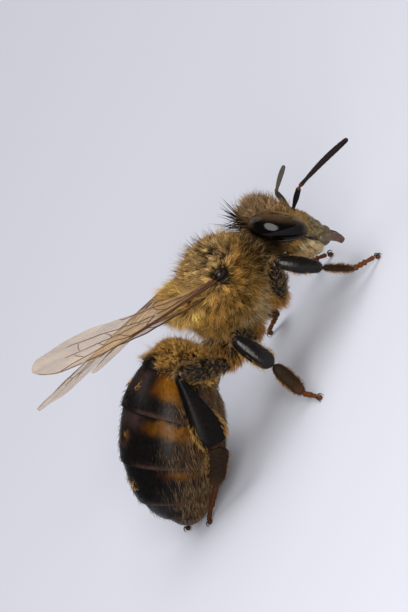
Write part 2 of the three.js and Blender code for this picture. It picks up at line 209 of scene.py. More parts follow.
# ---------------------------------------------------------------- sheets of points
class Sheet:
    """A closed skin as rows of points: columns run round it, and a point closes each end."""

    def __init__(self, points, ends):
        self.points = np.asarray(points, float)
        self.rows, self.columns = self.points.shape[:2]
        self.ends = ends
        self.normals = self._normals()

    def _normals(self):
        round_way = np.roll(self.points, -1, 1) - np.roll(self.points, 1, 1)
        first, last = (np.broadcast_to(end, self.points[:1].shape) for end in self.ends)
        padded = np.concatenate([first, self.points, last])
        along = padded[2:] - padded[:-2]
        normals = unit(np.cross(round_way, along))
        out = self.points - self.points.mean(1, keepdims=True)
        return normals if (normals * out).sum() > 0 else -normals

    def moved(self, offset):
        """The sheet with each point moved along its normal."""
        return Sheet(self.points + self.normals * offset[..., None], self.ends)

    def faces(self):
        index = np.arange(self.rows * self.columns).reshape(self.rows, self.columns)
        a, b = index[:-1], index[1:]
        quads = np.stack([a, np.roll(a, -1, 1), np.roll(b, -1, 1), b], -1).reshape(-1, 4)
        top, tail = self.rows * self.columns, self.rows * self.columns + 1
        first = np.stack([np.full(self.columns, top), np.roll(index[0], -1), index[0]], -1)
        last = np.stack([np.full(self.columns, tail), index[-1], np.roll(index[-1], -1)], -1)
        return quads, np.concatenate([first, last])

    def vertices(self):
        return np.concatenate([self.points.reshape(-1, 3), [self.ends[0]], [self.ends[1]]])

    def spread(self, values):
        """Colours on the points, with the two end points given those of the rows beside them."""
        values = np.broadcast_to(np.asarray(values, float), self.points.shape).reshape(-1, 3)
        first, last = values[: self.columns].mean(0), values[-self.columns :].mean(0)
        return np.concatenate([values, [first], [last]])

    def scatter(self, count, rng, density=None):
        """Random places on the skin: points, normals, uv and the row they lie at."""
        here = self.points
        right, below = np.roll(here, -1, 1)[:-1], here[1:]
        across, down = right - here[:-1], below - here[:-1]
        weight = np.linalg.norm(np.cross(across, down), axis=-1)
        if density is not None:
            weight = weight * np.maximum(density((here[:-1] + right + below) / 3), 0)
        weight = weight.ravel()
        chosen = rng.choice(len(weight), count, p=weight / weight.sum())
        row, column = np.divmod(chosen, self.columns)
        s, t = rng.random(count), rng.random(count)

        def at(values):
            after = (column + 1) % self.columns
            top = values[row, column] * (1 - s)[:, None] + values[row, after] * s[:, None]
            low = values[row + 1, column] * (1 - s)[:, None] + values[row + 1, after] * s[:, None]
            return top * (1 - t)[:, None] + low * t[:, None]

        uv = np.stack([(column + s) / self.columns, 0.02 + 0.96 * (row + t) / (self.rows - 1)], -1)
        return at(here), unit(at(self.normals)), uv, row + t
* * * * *
Written problem
Without changing anything, quote the lines from the top of the data to the line that contains "self.normals = self._normals()", including that line.

Solution for this task
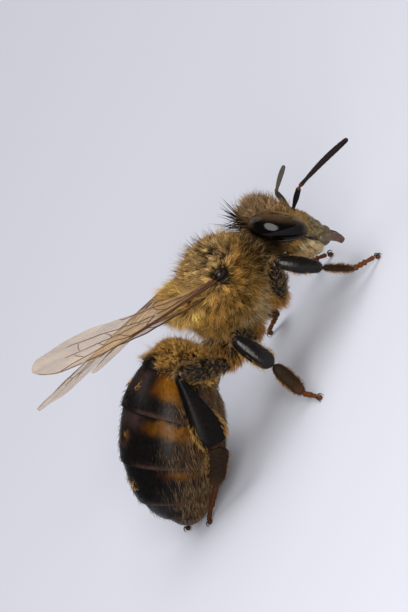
Write part 2 of the three.js and Blender code for this picture. It picks up at line 209 of scene.py. More parts follow.
# ---------------------------------------------------------------- sheets of points
class Sheet:
    """A closed skin as rows of points: columns run round it, and a point closes each end."""

    def __init__(self, points, ends):
        self.points = np.asarray(points, float)
        self.rows, self.columns = self.points.shape[:2]
        self.ends = ends
        self.normals = self._normals()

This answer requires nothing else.